■ **Do this**:
Extract every line of the material below and reproduce it faithfully.

■ **Data shown**:
- - - - -
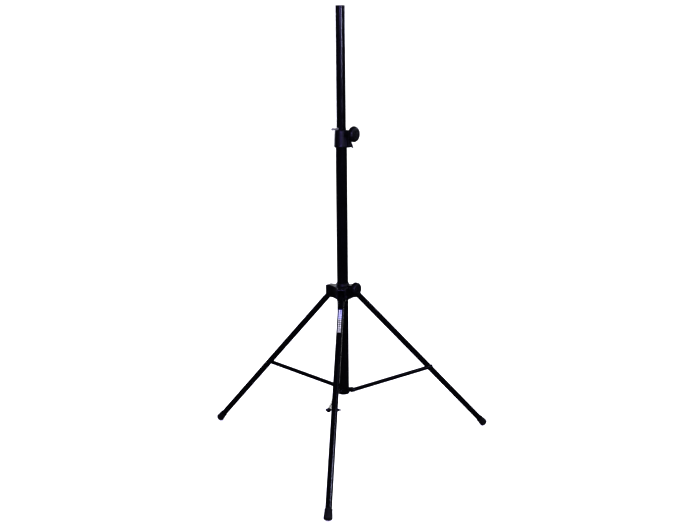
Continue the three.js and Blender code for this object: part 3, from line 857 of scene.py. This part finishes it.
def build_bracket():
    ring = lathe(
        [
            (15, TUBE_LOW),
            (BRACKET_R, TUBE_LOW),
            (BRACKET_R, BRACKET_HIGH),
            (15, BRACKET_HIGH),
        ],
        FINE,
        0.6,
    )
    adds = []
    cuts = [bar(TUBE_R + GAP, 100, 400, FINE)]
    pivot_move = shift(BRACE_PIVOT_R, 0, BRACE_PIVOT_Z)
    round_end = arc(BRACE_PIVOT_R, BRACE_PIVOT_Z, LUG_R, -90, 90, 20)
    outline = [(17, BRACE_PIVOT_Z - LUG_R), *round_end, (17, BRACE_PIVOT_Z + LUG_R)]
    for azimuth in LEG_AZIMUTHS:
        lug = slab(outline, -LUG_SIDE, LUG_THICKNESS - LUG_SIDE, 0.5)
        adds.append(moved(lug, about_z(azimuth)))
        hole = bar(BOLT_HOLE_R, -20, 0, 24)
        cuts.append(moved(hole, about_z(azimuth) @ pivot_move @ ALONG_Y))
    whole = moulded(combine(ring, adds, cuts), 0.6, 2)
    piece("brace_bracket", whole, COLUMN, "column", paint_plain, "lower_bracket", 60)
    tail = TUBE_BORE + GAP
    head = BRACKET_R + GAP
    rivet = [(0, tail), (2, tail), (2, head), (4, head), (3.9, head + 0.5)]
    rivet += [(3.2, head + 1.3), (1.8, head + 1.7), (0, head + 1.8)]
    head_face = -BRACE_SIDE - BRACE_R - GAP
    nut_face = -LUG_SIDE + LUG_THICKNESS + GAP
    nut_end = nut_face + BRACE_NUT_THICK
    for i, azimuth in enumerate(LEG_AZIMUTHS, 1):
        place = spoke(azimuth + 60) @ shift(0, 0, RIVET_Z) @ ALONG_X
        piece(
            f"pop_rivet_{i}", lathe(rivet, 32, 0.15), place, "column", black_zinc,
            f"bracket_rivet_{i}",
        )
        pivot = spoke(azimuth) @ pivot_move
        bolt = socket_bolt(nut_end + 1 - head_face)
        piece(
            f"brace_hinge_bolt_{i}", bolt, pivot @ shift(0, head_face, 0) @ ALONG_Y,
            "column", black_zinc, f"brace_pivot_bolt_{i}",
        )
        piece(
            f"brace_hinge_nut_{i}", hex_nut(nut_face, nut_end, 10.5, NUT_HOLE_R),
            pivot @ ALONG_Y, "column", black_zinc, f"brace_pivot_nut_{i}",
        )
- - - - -
■ **Output below**:
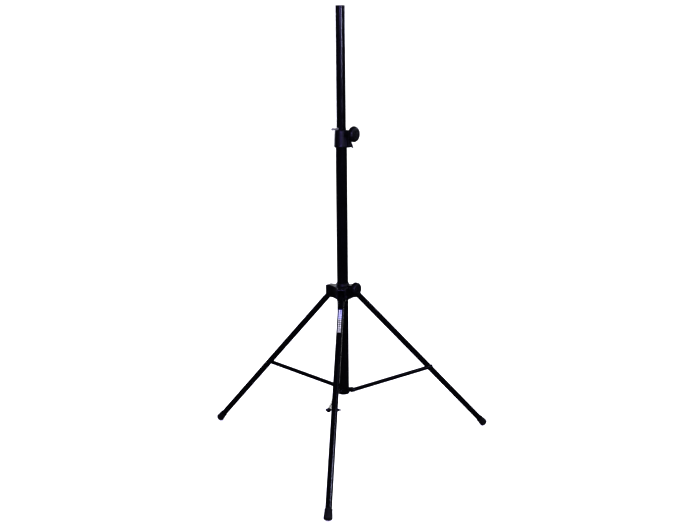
Continue the three.js and Blender code for this object: part 3, from line 857 of scene.py. This part finishes it.
def build_bracket():
    ring = lathe(
        [
            (15, TUBE_LOW),
            (BRACKET_R, TUBE_LOW),
            (BRACKET_R, BRACKET_HIGH),
            (15, BRACKET_HIGH),
        ],
        FINE,
        0.6,
    )
    adds = []
    cuts = [bar(TUBE_R + GAP, 100, 400, FINE)]
    pivot_move = shift(BRACE_PIVOT_R, 0, BRACE_PIVOT_Z)
    round_end = arc(BRACE_PIVOT_R, BRACE_PIVOT_Z, LUG_R, -90, 90, 20)
    outline = [(17, BRACE_PIVOT_Z - LUG_R), *round_end, (17, BRACE_PIVOT_Z + LUG_R)]
    for azimuth in LEG_AZIMUTHS:
        lug = slab(outline, -LUG_SIDE, LUG_THICKNESS - LUG_SIDE, 0.5)
        adds.append(moved(lug, about_z(azimuth)))
        hole = bar(BOLT_HOLE_R, -20, 0, 24)
        cuts.append(moved(hole, about_z(azimuth) @ pivot_move @ ALONG_Y))
    whole = moulded(combine(ring, adds, cuts), 0.6, 2)
    piece("brace_bracket", whole, COLUMN, "column", paint_plain, "lower_bracket", 60)
    tail = TUBE_BORE + GAP
    head = BRACKET_R + GAP
    rivet = [(0, tail), (2, tail), (2, head), (4, head), (3.9, head + 0.5)]
    rivet += [(3.2, head + 1.3), (1.8, head + 1.7), (0, head + 1.8)]
    head_face = -BRACE_SIDE - BRACE_R - GAP
    nut_face = -LUG_SIDE + LUG_THICKNESS + GAP
    nut_end = nut_face + BRACE_NUT_THICK
    for i, azimuth in enumerate(LEG_AZIMUTHS, 1):
        place = spoke(azimuth + 60) @ shift(0, 0, RIVET_Z) @ ALONG_X
        piece(
            f"pop_rivet_{i}", lathe(rivet, 32, 0.15), place, "column", black_zinc,
            f"bracket_rivet_{i}",
        )
        pivot = spoke(azimuth) @ pivot_move
        bolt = socket_bolt(nut_end + 1 - head_face)
        piece(
            f"brace_hinge_bolt_{i}", bolt, pivot @ shift(0, head_face, 0) @ ALONG_Y,
            "column", black_zinc, f"brace_pivot_bolt_{i}",
        )
        piece(
            f"brace_hinge_nut_{i}", hex_nut(nut_face, nut_end, 10.5, NUT_HOLE_R),
            pivot @ ALONG_Y, "column", black_zinc, f"brace_pivot_nut_{i}",
        )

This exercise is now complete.